Segundo esta descrição, terei que distinguir a manifestação política – que não tem um objectivo realizável no tempo – de outro tipo de ajuntamentos que podem ter fins políticos, como certas passeatas ou marchas de protesto ou mesmo celebrações de datas de importância nacional. Nestes casos, o objectivo é concreto, não existe a ilusão de transcendência e o efeito grupal é orgânico, situa melhor a pessoa no seu contexto e não a atira para um limbo atemporal. Numa sociedade saudável, as manifestações deste tipo serão praticamente as únicas existentes, ao passo que numa sociedade alienada grassam as manifestações políticas, embora nem sempre seja fácil distinguir as primeiras das segundas.

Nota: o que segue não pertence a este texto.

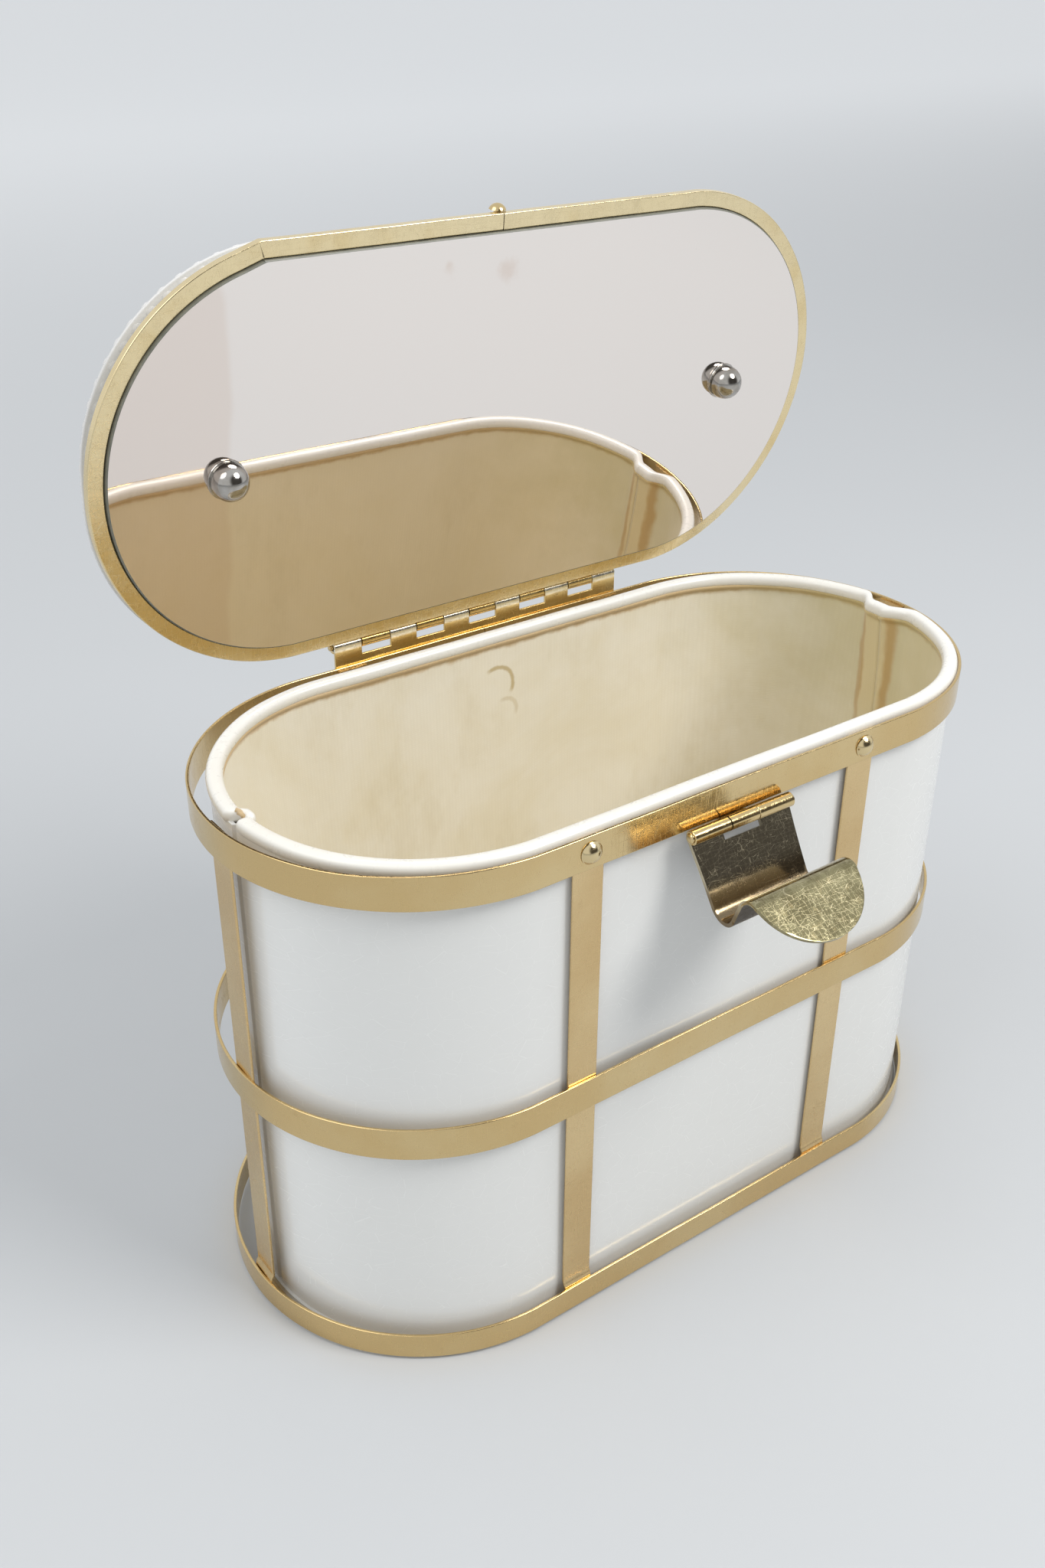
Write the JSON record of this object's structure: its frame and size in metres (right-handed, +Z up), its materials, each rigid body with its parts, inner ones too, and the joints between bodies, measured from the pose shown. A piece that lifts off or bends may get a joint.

As primeiras manifestações não ocorrem tanto por necessidade mas mais por dever, por honra e até por orgulho. Porque são tão apelativas as manifestações políticas aos indivíduos perdidos na vida? Porque estes têm muitas necessidades por satisfazer e têm carência que alguém lhes dê um contexto coerente, mesmo se totalmente falso, além de estarem sempre à míngua de aprovação grupal. A manifestação política oferece tudo isto e o sonho atemporal é um recipiente em que se podem projectar todas as vontades, que ali nunca parecerão desavindas. Mas enquanto que uma ditadura pode criar um aparato que convoca, pela demonstração de força, as pessoas a aderirem a uma manifestação política, em democracia opera o fenómeno da criação de necessidades e da concomitante crença de que estas, sejam de que género forem, são naturalmente supridas por via política.

Este esboço não visa, obviamente, tentar explicar o fenómeno na sua dimensão total. São apenas considerações que podem ser feitas pela mera interpretação dos factos à disposição de qualquer um. Sem fazer algum tipo de reflexão deste género, penso que de pouco servirá a leitura das obras a respeito, desde os elementos dados por Heródoto até passar pelas obras clássicas de Gustave le Bon.